Boca de forno? Forno!

Quando eu era adolescente, onde eu morava havia um rapaz, dos seus vinte e poucos anos, que era mentecapto, como diziam, talvez uma vítima de paralisia cerebral e da cultura com seus algozes. Por dinheiro ele fazia tudo que lhe mandavam fazer. Quando digo tudo, não quero dizer tudo mesmo. Talvez poucos confiassem nele para vá à padaria e me compre um pão, pois não eram exatamente coisas úteis que ele fazia por dinheiro. O interessante é que, aos domingos, após a missa, ficávamos rodando a pracinha, as moças em direção contrária aos moços, o antigo footing¸ e eis que, de repente, um alvoroço, uma gritaria, o mentecapto sendo xingado com todos os palavrões a que se permitiam mocinhas recatadas em um pós-missa.

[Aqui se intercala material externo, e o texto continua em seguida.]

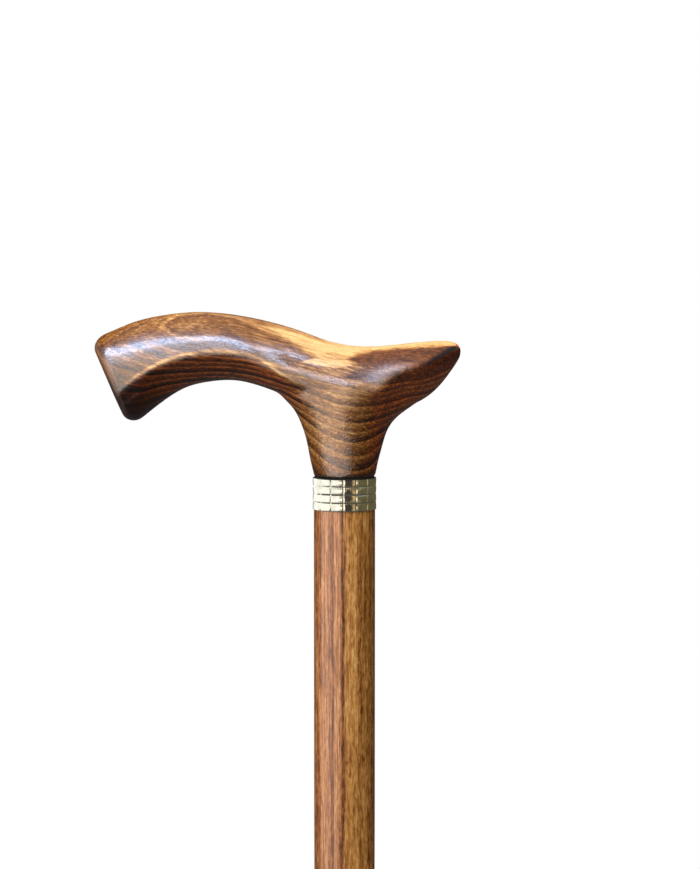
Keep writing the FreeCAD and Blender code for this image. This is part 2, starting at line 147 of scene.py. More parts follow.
class Shader:
    """One material's or the world's node tree."""

    def __init__(self, tree: bpy.types.NodeTree) -> None:
        """Empties the tree."""
        self.tree = tree
        tree.nodes.clear()

    def node(self, kind: str, settings: dict[str, Any] | None = None,
             inputs: dict[Any, Any] | None = None) -> list[Value]:
        """Adds a node.

        Args:
            kind: The node's type.
            settings: Its own settings, set first. A key "stops" fills a colour ramp.
            inputs: Values or links, by the socket's name or number.

        Returns:
            Its outputs, in order.
        """
        made = self.tree.nodes.new(kind)
        for name, value in (settings or {}).items():
            if name == "stops":
                self._fill_ramp(made.color_ramp, value)
            else:
                setattr(made, name, value)
        for key, value in (inputs or {}).items():
            socket = made.inputs[key]
            if isinstance(value, Value):
                value = value.socket
            if isinstance(value, bpy.types.NodeSocket):
                self.tree.links.new(value, socket)
            else:
                socket.default_value = value
        return [Value(self, socket) for socket in made.outputs]

    @staticmethod
    def _fill_ramp(ramp: bpy.types.ColorRamp, stops: Stops) -> None:
        """Gives a ramp its stops of place and colour."""
        while len(ramp.elements) > 1:
            ramp.elements.remove(ramp.elements[-1])
        for index, (place, colour) in enumerate(stops):
            element = ramp.elements[0] if index == 0 else ramp.elements.new(place)
            element.position = place
            element.color = (*colour, 1.0)

    def place(self, centre: Point = (0.0, 0.0, 0.0), scale: Point = (1.0, 1.0, 1.0)) -> Value:
        """Returns Object coordinates in millimetres from a centre in metres, scaled along each axis."""
        coordinates = self.node("ShaderNodeTexCoord")[COORDINATE_OBJECT]
        settings = {"operation": "SUBTRACT"}
        moved = self.node("ShaderNodeVectorMath", settings, {0: coordinates, 1: centre})[0]
        factor = tuple(share / MM for share in scale)
        return self.node("ShaderNodeVectorMath", {"operation": "MULTIPLY"}, {0: moved, 1: factor})[0]

    def split(self, vector: Value) -> list[Value]:
        """Returns the vector's three parts."""
        return self.node("ShaderNodeSeparateXYZ", None, {0: vector})

    def join(self, x: Any, y: Any, z: Any) -> Value:
        """Returns a vector of three values."""
        return self.node("ShaderNodeCombineXYZ", None, {0: x, 1: y, 2: z})[0]

    def noise(self, vector: Value, scale: float = 1.0, detail: float = 2.0, roughness: float = 0.5) -> Value:
        """Returns noise about 0.5."""
        inputs = {"Vector": vector, "Scale": scale, "Detail": detail, "Roughness": roughness}
        return self.node("ShaderNodeTexNoise", {"noise_dimensions": "3D"}, inputs)[0]

    def grain(self, place: Sequence[Value], scales: Point, detail: float = 2.0,
              roughness: float = 0.5) -> Value:
        """Returns noise about 0.5 that has its own scale along each axis."""
        scaled = self.join(*(part * scale for part, scale in zip(place, scales)))
        return self.noise(scaled, 1.0, detail, roughness)

    def ramp(self, value: Value, stops: Stops) -> Value:
        """Returns the colour of a ramp at the value."""
        return self.node("ShaderNodeValToRGB", {"stops": stops}, {0: value})[0]

    def table(self, value: Value, points: Table, limit: float) -> Value:
        """Returns what a table of (value, result) gives at the value. No result is larger than the limit."""
        first, last = points[0][0], points[-1][0]
        stops = []
        for place, result in points:
            grey = 0.5 + result / (2.0 * limit)
            stops.append(((place - first) / (last - first), (grey, grey, grey)))
        found = self.split(self.ramp((value - first) / (last - first), stops))[0]
        return (found - 0.5) * (2.0 * limit)

    def mix(self, factor: Any, first: Any, second: Any, blend: str = "MIX") -> Value:
        """Returns a blend of two colours."""
        inputs = {0: factor}
        for key, colour in ((MIX_FIRST, first), (MIX_SECOND, second)):
            inputs[key] = colour if isinstance(colour, Value) else (*colour, 1.0)
        return self.node("ShaderNodeMix", {"data_type": "RGBA", "blend_type": blend}, inputs)[MIX_RESULT]

    def bump(self, height: Value, depth: float, strength: float = 1.0) -> Value:
        """Returns a normal that follows a height in units of the depth, which is in metres."""
        inputs = {"Height": height, "Distance": depth, "Strength": strength}
        return self.node("ShaderNodeBump", None, inputs)[0]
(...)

Não era todo domingo, mas era bem mais que lá de vez em quando. Um dia fui testemunha ouvidocular da trama toda. Um careta chamou o mentecapto e disse Boca de Forno! E o mentecapto ficou calado olhando-o com olhos de mico. Tudo que seu mestre mandar? Ainda em silêncio o mentecapto. Lhe dou cinco cruzeiros se você for ali, for ali, for ali e levantar a saia daquela moça tal e tal! O mentecapto saiu correndo e sumiu. Daí a pouco, o alvoroço já conhecido, e, logo em seguida, ele surge reclamando, dinheiro! Dinheiro! Recebia as cinco pratas e sumia. A coisa se repetia de quando em vez, pois todos faziam de conta que não sabiam quem o incitava ao ato! Como faziam de conta que não sabiam, faziam de conta também que ninguém cometia um crime sendo o mandante e marionetando o mentecapto a partir de sua necessidade básica, dinheiro.

Quem entendeu, entendeu, quem não entendeu, entendesse!